Meals was the first-base umpire that night. With the Angels leading 2-0, Tampa Bay outfielder B.J. Upton had legged out an infield RBI single to score a run, but was called out when Meals ruled he’d turned toward second base and was tagged by the Angels' Howie Kendrick. Rays' manager Joe Maddon furiously stormed from the dugout claiming Upton had made no move to extend his hit to a double. He was tossed from the game.
As replays confirmed, Upton had neither stepped nor even leaned toward second base.
According to St. Petersburg Times sports columnist John Romano, “A reporter from Yahoo! Sports called it a ‘phantom’ turn. The Los Angeles Times characterized it as an ‘apparently missed’ call. Rays broadcaster Dewayne Staats deemed it the second-worst call he had seen in more than 30 years in the booth, and ESPN’s Baseball Tonight analysts agreed it was a blown call.” Maddon himself had this to say after the game: "It's unconscionable. It can’t happen. There's no room for that. That call can’t happen. It was a fabricated call. It’s in a crucial part of the game in a pennant hunt.”

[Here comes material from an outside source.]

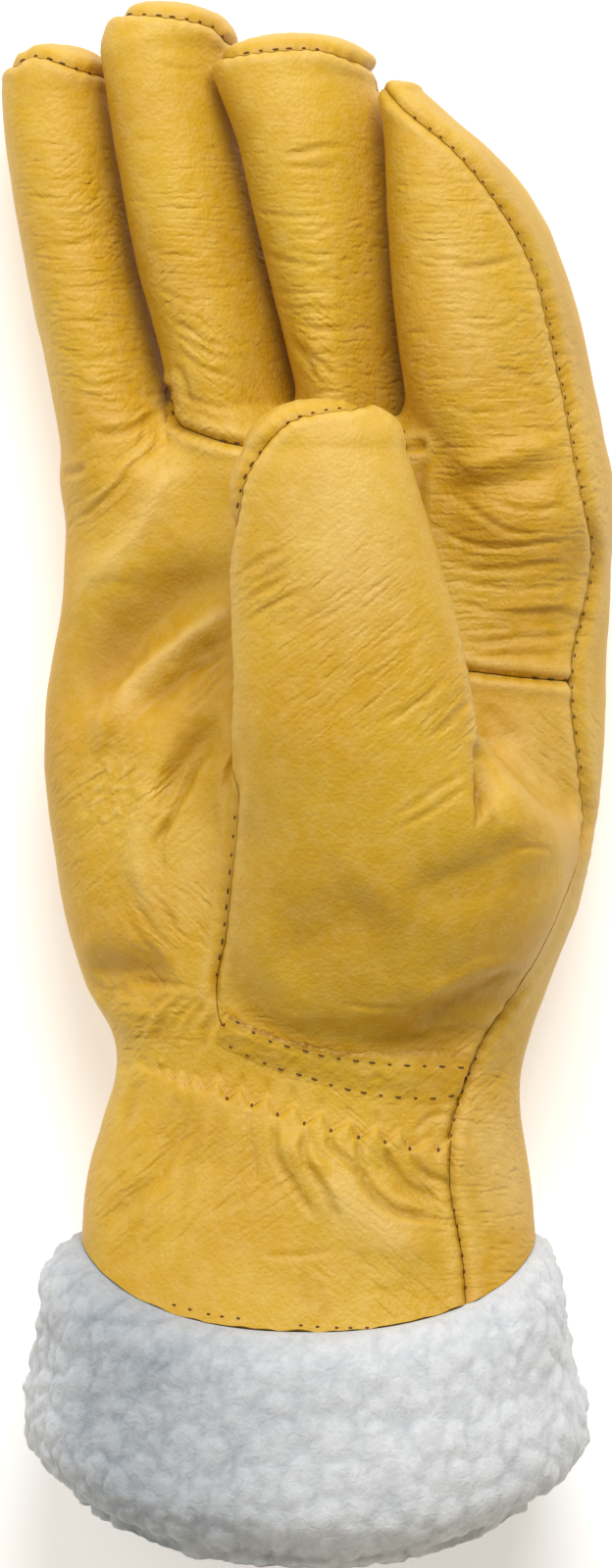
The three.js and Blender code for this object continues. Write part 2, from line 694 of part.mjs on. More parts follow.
const SOLIDS = {
  palm_panel: frontLessBack.subtract(ringMiddleRegion(half)).subtract(indexRegion(half)),
  ring_middle_front: frontLessBack.intersect(ringMiddleRegion(-half)),
  index_front: frontLessBack.intersect(indexRegion(-half)),
  thumb_front: front.intersect(thumbRegion(-half)),
  thumb_back: frontLessThumb.intersect(thumbBackRegion(-half)),
  back_panel: wall.subtract(frontRegion(half)),
  wrist_strip: wristStrip(),
  fleece_cuff: fleeceCuff(),
};

const grain = new THREE.MeshStandardMaterial({ color: "#d2a646", roughness: 0.55, metalness: 0 });
const split = new THREE.MeshStandardMaterial({ color: "#cba24a", roughness: 0.7, metalness: 0 });
const pile = new THREE.MeshStandardMaterial({ color: "#d4d7d8", roughness: 0.95, metalness: 0 });
const MATERIALS = {
  palm_panel: grain,
  ring_middle_front: grain,
  index_front: grain,
  thumb_front: grain,
  thumb_back: grain,
  back_panel: grain,
  wrist_strip: split,
  fleece_cuff: pile,
};

// The largest body of a solid, without the crumbs and the very short edges that a cut leaves
function tidy(made) {
  const bodies = made.asOriginal().simplify(SMOOTHING).decompose();
  return bodies.reduce((a, b) => (a.volume() > b.volume() ? a : b));
}

function meshOf(name, made) {
  const { vertProperties, triVerts, numProp } = made.getMesh();
  const count = vertProperties.length / numProp;
  const positions = new Float32Array(count * 3);
  for (let i = 0; i < count; i += 1) {
    positions.set(vertProperties.subarray(i * numProp, i * numProp + 3), i * 3);
  }
  const geometry = new THREE.BufferGeometry();
  geometry.setAttribute("position", new THREE.BufferAttribute(positions, 3));
  geometry.setIndex(new THREE.BufferAttribute(new Uint32Array(triVerts), 1));
  geometry.computeVertexNormals();
  const mesh = new THREE.Mesh(geometry, MATERIALS[name].clone());
  mesh.name = name;
  return mesh;
}

const glove = new THREE.Group();
for (const [name, made] of Object.entries(SOLIDS)) glove.add(meshOf(name, tidy(made)));

export default glove;
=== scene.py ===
import sys
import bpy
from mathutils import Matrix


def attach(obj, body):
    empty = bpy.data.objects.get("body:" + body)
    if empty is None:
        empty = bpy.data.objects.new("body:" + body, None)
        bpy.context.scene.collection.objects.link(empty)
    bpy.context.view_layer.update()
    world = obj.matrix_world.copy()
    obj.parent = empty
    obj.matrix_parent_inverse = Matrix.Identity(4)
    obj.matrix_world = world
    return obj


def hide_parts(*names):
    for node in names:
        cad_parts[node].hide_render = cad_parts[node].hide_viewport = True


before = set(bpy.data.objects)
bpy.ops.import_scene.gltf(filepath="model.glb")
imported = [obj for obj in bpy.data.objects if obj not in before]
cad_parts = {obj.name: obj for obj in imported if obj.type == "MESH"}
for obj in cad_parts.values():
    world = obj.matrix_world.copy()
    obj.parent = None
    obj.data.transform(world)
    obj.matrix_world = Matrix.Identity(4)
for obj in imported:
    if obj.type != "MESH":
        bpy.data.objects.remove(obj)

"""Insulated leather work glove for the right hand, lying on its back with the palm up.

Blender's units are metres. The tables of the glove's form are in millimetres, in the frame of the
solids: +Y to the fingertips, +Z up out of the palm, +X to the index finger's side.
"""
import logging
from dataclasses import dataclass, field
from enum import Enum

import bpy
import numpy as np
from mathutils import Vector, noise
from mathutils.bvhtree import BVHTree

LOG = logging.getLogger("glove")
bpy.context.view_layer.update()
MM = 0.001
PIXEL = 0.184  # millimetres for each pixel of the photograph
MIDDLE = (312.0, 800.0)  # the photograph's pixel that lies at X = 0 and Y = 0
FAR = 60.0  # a distance that stands for nowhere near
NEAR = 9.0  # how close to a part a point has to be for its distance to be worked out
FINE_WAYS = {"across": 0.0, "rise": 38.0, "fall": -42.0}  # degrees that the finest creases run at
Array = np.ndarray
Line = tuple[tuple[float, float], ...]
Place = tuple[Array, Array, Array]  # X, Y and Z of points


class Part(Enum):
    """The part of the glove that a crease lies on."""

    HAND = "hand"
    THUMB = "thumb"
    ALL = "all"


@dataclass(frozen=True)
class Crease:
    """One crease, or a roll where the depth is negative, that fades out towards its ends."""

    width: float
    depth: float
    part: Part
    lip: float  # height of the roll on each side, as a share of the depth
    fade: float  # share of the length over which each end fades out
    line: Array

    @classmethod
    def read(cls, row: str) -> "Crease":
        """Reads a row of a table.

        Args:
            row: the values above, a bar, and the line in the photograph's pixels.

        Returns:
            The crease.
        """
        values, pixels = row.split("|")
        width, depth, *rest = values.split()
        part, lip, fade = (*rest, *("all", "0.4", "0.3")[len(rest):])
        line = [traced(tuple(float(v) for v in pixel.split(","))) for pixel in pixels.split()]
        return cls(
            float(width), float(depth), Part(part), float(lip), float(fade), smooth_line(line, 1.0)
        )

    def beside(self, points: Array, reach: float) -> tuple[Array, Array, Array]:
        """How points lie beside the crease.

        Args:
            points: places on the glove.
            reach: distances are measured up to this.

        Returns:
            The distance, the side, and a window: 1 along the line, fading to 0 at its ends.
        """
        distance, side, along = beside(self.line, points[:, :2], reach)
        t = along / max(len(self.line) - 1, 1) / np.linalg.norm(self.line[1] - self.line[0])
        window = smoothstep(0, self.fade, t) * smoothstep(0, self.fade, 1 - t)
        return distance, side, window


class SectionTable:
    """The sections of a form along Y, with a smooth curve through each column."""

    COLUMNS = ("left", "right", "front", "back", "tilt")
    SAMPLES = 600

    def __init__(self, text: str) -> None:
        """Samples the curves finely, so that a lookup is a linear one.

        Args:
            text: a section a line: its Y, the columns in mm, and the tilt where it isn't 0.
        """
        rows = [[float(word) for word in line.split()] for line in text.split("\n") if line]
        ys, *columns = np.array(sorted(row + [0.0] * (6 - len(row)) for row in rows)).T
        self.low, self.high = ys[0], ys[-1]
        self.fine = np.linspace(self.low, self.high, self.SAMPLES)
        self.curves = {
            name: hermite(ys, column, self.fine) for name, column in zip(self.COLUMNS, columns)
        }

    def at(self, y: Array) -> tuple[Array, Array, Array, Array, Array]:
        """Returns left, right, front, back and tilt at each y."""
        return tuple(np.interp(y, self.fine, self.curves[name]) for name in self.COLUMNS)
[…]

Almost exactly two years later, in a 2010 baseball season when poor umpiring has spoiled a perfect game and become a hot topic of conversation, Jerry Meals continues to make no one in baseball happy with his erratic calls and bad judgment. His inflammatory actions Monday night could have resulted in a brawl but didn’t, and that’s a good thing. But Meals’ unfortunate track record is illustrative of an absence of accountability among officiators that baseball commissioner Bud Selig seems disinclined to address. And that isn’t good at all.
After all the negative publicity professional sports has received in recent years, it seems almost absurd for Major League Baseball to need yet another reminder that it must do everything in its power to ensure its games maintain their integrity. And at a time when fans are straining their budgets to attend those games—or buy expensive cable packages to view them out of market—holding umpires accountable for their performances really doesn’t seem too much to ask.